Raw data =>
----

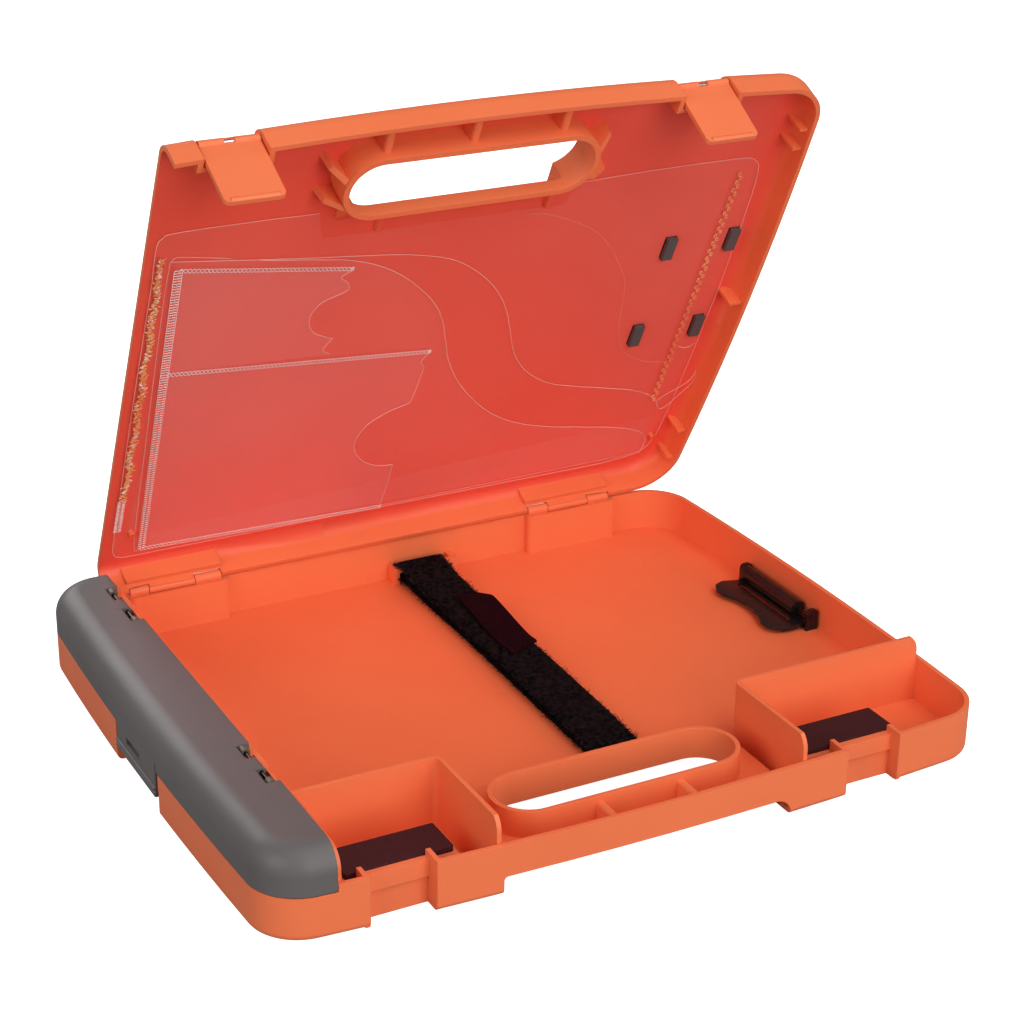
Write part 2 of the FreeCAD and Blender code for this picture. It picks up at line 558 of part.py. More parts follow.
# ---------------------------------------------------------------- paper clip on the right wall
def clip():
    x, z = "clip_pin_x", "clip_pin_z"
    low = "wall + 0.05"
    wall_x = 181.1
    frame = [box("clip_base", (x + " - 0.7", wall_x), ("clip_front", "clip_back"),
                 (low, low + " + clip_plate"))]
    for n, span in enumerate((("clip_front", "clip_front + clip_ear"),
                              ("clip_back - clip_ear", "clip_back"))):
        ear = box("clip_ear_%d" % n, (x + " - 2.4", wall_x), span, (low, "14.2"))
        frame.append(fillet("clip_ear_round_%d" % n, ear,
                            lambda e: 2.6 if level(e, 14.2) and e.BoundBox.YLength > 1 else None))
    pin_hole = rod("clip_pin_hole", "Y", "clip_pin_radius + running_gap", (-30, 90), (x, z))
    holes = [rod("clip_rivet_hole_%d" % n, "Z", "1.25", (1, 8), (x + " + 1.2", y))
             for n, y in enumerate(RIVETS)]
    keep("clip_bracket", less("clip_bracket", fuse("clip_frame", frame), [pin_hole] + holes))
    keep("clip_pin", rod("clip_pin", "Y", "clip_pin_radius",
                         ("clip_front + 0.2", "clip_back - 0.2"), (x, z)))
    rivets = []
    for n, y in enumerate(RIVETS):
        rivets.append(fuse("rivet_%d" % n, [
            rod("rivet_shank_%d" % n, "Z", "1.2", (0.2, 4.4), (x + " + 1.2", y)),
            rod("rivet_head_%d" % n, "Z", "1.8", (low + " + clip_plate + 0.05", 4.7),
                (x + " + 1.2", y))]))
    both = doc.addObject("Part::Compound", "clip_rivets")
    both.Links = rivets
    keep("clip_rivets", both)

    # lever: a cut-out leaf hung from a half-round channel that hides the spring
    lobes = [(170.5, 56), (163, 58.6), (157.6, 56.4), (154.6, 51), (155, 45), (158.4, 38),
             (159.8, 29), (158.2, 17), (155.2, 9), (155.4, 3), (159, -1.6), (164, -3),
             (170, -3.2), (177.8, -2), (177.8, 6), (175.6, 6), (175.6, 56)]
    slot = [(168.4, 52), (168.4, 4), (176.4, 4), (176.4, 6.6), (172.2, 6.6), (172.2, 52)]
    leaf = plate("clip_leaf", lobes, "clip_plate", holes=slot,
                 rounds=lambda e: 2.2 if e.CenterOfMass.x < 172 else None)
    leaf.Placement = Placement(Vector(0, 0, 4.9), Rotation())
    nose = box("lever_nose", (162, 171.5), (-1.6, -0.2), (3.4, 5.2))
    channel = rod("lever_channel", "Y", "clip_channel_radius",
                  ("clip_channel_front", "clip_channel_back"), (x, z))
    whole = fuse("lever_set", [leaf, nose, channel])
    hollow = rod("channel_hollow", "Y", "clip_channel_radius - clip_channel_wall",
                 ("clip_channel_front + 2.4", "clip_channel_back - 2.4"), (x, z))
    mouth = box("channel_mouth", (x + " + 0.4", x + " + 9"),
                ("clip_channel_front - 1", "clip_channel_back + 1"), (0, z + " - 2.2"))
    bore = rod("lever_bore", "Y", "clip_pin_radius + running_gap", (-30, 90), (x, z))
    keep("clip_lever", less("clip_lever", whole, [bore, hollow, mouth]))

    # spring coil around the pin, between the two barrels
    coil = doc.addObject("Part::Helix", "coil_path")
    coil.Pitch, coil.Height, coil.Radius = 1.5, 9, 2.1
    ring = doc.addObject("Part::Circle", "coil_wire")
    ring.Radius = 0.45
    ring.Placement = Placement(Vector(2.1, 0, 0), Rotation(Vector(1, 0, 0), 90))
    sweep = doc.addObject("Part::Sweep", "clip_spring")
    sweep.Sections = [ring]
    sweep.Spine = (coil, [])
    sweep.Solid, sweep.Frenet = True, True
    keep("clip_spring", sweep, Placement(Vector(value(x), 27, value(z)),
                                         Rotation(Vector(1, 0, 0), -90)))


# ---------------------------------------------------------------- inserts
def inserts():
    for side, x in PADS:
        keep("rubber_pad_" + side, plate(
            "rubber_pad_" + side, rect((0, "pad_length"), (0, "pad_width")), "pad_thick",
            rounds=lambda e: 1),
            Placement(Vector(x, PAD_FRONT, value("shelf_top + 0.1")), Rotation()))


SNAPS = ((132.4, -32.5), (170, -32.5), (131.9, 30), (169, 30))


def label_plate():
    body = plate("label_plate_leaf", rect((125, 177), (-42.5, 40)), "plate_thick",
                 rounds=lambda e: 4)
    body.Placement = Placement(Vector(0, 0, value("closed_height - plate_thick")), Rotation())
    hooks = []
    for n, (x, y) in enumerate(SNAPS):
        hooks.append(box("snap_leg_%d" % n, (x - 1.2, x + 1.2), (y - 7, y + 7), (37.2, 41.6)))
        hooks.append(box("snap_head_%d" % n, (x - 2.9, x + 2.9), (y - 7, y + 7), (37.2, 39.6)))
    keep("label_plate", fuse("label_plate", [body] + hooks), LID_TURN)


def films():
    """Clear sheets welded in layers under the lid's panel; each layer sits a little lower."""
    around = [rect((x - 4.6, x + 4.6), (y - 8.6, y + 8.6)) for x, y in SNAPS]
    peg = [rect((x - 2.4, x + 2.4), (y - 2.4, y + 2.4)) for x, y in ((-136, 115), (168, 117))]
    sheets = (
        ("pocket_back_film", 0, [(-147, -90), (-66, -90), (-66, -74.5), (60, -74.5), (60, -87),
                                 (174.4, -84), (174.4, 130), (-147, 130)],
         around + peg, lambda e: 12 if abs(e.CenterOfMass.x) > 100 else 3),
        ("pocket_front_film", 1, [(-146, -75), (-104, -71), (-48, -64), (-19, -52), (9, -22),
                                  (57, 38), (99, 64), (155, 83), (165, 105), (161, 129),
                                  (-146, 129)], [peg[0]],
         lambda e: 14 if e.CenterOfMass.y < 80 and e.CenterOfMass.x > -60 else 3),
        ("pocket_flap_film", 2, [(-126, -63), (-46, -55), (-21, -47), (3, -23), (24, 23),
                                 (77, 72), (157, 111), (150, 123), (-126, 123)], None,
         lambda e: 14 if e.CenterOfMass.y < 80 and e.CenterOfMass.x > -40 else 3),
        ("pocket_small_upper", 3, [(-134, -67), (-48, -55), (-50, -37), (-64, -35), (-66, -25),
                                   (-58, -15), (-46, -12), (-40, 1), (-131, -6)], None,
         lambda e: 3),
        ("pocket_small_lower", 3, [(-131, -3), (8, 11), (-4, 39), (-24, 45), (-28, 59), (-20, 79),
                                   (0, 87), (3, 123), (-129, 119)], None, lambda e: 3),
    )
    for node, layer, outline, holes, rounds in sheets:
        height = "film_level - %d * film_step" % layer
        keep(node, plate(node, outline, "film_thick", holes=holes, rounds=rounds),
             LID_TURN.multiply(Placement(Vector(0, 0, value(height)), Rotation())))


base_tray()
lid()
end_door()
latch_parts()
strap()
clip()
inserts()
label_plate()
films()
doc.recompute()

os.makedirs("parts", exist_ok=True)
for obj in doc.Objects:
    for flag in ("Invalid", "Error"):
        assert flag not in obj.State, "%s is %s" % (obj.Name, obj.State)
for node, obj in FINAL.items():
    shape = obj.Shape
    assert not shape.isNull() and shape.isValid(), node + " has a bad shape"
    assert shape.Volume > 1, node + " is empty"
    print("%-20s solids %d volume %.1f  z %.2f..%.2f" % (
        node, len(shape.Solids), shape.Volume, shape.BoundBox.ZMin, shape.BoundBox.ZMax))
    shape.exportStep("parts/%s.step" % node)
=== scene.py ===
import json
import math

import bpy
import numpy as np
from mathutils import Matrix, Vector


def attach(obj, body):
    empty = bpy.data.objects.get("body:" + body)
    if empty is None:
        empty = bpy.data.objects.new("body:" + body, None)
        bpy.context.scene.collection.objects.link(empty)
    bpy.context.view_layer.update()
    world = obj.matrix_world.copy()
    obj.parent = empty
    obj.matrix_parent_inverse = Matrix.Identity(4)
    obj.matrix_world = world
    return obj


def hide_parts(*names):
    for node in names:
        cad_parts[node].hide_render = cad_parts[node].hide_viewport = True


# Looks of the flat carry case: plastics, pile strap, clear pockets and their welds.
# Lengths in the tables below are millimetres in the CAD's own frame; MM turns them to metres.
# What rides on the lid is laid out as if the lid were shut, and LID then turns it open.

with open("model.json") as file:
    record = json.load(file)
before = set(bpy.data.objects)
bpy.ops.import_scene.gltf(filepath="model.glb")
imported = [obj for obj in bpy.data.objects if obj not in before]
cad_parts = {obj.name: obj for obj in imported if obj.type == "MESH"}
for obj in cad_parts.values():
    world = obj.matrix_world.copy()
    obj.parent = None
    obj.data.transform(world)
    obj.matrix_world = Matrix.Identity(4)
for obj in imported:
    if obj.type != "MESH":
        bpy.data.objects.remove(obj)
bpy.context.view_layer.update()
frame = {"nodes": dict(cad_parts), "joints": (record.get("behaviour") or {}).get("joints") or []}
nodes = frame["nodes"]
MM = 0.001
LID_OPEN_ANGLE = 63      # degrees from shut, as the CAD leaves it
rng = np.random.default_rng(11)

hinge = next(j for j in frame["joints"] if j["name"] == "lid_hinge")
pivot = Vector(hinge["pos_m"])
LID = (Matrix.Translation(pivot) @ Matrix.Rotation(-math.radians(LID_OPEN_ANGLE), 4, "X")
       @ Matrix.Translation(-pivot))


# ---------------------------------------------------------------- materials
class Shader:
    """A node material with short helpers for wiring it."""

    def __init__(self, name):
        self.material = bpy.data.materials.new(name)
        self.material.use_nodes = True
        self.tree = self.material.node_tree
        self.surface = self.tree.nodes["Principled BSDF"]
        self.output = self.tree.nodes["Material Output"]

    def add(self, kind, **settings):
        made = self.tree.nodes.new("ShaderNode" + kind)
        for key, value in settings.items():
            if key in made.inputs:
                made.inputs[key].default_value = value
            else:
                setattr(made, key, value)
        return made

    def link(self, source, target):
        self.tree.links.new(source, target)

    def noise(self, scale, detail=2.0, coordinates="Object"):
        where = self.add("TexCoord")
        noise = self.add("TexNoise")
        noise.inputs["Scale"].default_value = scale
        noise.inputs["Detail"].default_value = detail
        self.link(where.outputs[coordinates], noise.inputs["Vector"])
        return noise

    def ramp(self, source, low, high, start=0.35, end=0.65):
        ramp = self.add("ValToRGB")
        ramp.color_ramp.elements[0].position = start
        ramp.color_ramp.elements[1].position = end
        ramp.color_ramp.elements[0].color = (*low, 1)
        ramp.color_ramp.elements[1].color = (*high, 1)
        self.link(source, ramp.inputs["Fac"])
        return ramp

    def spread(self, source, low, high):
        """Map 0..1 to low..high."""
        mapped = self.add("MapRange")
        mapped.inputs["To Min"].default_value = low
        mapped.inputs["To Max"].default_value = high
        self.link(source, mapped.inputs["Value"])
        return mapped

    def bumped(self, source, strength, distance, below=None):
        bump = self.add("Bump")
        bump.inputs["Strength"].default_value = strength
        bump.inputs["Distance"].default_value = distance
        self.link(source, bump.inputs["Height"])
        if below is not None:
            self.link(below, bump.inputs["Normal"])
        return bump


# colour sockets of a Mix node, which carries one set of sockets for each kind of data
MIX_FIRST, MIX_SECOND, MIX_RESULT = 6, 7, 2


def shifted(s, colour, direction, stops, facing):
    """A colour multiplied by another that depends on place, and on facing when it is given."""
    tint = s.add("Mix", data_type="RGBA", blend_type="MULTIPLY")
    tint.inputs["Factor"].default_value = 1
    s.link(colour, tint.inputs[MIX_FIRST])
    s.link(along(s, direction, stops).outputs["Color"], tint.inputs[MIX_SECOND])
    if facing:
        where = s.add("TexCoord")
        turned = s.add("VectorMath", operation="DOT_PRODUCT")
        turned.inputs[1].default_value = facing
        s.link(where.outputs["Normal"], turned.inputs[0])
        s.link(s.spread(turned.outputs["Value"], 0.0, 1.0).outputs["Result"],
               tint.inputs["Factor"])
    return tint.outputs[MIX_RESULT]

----

Do this => Extract exactly and only these lines: the line containing "base_tray()", the line containing "for node in", and every line between them.

Task result =>
base_tray()
lid()
end_door()
latch_parts()
strap()
clip()
inserts()
label_plate()
films()
doc.recompute()

os.makedirs("parts", exist_ok=True)
for obj in doc.Objects:
    for flag in ("Invalid", "Error"):
        assert flag not in obj.State, "%s is %s" % (obj.Name, obj.State)
for node, obj in FINAL.items():
    shape = obj.Shape
    assert not shape.isNull() and shape.isValid(), node + " has a bad shape"
    assert shape.Volume > 1, node + " is empty"
    print("%-20s solids %d volume %.1f  z %.2f..%.2f" % (
        node, len(shape.Solids), shape.Volume, shape.BoundBox.ZMin, shape.BoundBox.ZMax))
    shape.exportStep("parts/%s.step" % node)
=== scene.py ===
import json
import math

import bpy
import numpy as np
from mathutils import Matrix, Vector


def attach(obj, body):
    empty = bpy.data.objects.get("body:" + body)
    if empty is None:
        empty = bpy.data.objects.new("body:" + body, None)
        bpy.context.scene.collection.objects.link(empty)
    bpy.context.view_layer.update()
    world = obj.matrix_world.copy()
    obj.parent = empty
    obj.matrix_parent_inverse = Matrix.Identity(4)
    obj.matrix_world = world
    return obj


def hide_parts(*names):
    for node in names:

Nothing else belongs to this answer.